Restate the span of lines that starts with the line containing "return solid" and ends with the line containing "record = json.load(file)", word for word, including both, with nothing else.
::: Exercise input
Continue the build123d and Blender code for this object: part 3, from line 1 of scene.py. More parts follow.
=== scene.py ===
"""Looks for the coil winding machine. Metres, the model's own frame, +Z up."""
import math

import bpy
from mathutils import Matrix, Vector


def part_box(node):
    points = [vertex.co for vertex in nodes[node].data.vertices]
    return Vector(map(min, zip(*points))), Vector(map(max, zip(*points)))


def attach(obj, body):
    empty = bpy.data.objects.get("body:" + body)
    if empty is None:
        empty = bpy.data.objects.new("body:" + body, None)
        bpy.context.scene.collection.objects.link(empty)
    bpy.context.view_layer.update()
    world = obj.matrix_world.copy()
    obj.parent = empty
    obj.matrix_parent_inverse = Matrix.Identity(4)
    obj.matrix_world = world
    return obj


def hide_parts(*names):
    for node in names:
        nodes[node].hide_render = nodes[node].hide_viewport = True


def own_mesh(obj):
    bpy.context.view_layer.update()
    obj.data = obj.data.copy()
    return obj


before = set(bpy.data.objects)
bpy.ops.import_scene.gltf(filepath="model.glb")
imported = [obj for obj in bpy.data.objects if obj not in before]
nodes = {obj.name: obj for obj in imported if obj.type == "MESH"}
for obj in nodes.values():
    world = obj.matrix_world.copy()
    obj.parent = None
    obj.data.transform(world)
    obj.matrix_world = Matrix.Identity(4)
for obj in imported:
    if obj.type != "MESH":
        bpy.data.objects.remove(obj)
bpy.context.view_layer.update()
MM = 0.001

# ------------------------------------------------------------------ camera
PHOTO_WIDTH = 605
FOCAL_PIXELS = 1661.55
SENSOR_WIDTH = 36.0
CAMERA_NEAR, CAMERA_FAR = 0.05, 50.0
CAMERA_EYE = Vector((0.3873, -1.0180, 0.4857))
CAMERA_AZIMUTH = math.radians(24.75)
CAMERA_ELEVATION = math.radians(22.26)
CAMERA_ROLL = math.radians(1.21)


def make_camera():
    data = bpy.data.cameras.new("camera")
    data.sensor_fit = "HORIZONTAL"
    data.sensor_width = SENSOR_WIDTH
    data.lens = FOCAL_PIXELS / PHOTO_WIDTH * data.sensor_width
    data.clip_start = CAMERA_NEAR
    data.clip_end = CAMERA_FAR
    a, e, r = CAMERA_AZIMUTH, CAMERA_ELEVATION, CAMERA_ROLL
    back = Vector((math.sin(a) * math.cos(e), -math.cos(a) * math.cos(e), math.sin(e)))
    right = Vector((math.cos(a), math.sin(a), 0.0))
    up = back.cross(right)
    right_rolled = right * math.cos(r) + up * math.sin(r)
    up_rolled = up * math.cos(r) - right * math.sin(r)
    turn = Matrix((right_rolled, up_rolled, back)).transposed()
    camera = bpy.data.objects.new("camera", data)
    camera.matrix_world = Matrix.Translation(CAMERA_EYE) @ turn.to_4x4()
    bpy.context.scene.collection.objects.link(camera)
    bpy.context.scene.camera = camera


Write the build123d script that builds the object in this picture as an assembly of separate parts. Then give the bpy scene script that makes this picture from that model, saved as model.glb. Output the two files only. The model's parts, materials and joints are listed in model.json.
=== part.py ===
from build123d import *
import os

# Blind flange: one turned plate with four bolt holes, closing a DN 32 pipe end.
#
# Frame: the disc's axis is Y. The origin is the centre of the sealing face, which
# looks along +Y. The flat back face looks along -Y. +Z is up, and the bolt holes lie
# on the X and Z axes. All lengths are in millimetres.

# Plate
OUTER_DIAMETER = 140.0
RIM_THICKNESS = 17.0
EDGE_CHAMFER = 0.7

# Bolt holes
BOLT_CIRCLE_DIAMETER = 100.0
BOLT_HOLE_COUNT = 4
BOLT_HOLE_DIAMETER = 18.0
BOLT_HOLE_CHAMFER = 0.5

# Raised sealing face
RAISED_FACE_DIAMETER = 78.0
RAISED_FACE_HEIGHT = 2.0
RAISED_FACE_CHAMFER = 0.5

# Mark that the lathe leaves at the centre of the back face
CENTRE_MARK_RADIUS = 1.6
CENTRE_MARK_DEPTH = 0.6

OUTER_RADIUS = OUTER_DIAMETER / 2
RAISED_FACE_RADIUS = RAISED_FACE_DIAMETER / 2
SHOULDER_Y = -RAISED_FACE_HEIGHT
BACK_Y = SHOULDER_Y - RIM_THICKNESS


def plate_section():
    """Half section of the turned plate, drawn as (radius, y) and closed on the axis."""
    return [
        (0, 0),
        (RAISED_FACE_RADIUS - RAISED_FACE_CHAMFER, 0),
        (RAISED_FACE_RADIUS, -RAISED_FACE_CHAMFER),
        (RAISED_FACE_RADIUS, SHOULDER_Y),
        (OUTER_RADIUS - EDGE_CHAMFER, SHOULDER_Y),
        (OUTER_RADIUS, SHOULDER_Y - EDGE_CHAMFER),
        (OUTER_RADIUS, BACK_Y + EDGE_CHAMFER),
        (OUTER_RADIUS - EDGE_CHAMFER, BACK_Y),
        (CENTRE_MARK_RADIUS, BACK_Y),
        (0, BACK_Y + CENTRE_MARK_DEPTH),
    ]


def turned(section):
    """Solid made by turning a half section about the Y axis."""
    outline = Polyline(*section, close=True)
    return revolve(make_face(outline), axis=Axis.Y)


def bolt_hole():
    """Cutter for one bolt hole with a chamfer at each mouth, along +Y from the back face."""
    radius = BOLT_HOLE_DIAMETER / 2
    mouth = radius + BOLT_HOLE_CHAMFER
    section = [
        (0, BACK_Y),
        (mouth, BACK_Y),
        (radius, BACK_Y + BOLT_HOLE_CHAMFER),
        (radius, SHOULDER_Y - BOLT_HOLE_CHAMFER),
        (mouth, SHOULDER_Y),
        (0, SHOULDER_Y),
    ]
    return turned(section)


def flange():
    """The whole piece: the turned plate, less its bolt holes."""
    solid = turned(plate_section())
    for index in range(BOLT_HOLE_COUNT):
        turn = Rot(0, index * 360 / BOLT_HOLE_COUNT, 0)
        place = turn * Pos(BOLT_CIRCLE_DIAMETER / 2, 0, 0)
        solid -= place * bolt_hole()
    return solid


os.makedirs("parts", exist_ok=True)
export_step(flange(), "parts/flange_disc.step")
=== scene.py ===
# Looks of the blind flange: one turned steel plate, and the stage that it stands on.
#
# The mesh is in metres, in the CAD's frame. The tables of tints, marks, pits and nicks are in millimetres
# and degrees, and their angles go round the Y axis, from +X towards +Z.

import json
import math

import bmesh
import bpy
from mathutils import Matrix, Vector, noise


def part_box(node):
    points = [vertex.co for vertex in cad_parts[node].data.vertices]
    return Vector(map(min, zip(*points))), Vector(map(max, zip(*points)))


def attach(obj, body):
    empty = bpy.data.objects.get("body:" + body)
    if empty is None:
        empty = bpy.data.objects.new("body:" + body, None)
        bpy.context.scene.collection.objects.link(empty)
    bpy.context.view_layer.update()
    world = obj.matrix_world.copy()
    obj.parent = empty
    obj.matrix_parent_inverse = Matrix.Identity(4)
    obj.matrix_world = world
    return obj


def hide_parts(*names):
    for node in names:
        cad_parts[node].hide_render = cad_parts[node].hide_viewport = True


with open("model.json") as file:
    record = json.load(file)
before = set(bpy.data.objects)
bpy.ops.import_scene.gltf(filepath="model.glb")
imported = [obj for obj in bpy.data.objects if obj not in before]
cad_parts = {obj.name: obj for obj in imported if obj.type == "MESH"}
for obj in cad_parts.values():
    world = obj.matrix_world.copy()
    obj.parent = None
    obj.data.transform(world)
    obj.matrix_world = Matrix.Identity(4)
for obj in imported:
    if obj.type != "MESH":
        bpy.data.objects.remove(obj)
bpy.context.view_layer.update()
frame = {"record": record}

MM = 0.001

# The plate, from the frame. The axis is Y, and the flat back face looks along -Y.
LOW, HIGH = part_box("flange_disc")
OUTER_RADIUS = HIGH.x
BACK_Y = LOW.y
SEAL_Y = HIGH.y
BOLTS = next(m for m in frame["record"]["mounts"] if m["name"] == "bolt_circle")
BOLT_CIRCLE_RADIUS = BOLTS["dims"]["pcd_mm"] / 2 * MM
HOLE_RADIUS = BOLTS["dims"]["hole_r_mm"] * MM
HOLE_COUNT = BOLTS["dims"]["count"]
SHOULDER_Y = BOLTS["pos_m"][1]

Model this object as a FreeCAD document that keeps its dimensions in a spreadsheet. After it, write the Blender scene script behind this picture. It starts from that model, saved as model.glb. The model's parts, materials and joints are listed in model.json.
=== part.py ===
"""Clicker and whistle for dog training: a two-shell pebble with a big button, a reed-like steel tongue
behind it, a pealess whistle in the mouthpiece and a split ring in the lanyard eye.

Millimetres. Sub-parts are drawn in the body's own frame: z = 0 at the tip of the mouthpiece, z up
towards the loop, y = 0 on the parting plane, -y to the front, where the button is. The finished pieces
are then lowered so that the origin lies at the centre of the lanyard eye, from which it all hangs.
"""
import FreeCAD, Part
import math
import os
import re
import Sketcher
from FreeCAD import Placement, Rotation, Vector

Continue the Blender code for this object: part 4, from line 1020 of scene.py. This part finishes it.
::::::
• Solution to the problem:
    return solid


os.makedirs("parts", exist_ok=True)
export_step(flange(), "parts/flange_disc.step")
=== scene.py ===
# Looks of the blind flange: one turned steel plate, and the stage that it stands on.
#
# The mesh is in metres, in the CAD's frame. The tables of tints, marks, pits and nicks are in millimetres
# and degrees, and their angles go round the Y axis, from +X towards +Z.

import json
import math

import bmesh
import bpy
from mathutils import Matrix, Vector, noise


def part_box(node):
    points = [vertex.co for vertex in cad_parts[node].data.vertices]
    return Vector(map(min, zip(*points))), Vector(map(max, zip(*points)))


def attach(obj, body):
    empty = bpy.data.objects.get("body:" + body)
    if empty is None:
        empty = bpy.data.objects.new("body:" + body, None)
        bpy.context.scene.collection.objects.link(empty)
    bpy.context.view_layer.update()
    world = obj.matrix_world.copy()
    obj.parent = empty
    obj.matrix_parent_inverse = Matrix.Identity(4)
    obj.matrix_world = world
    return obj


def hide_parts(*names):
    for node in names:
        cad_parts[node].hide_render = cad_parts[node].hide_viewport = True


with open("model.json") as file:
    record = json.load(file)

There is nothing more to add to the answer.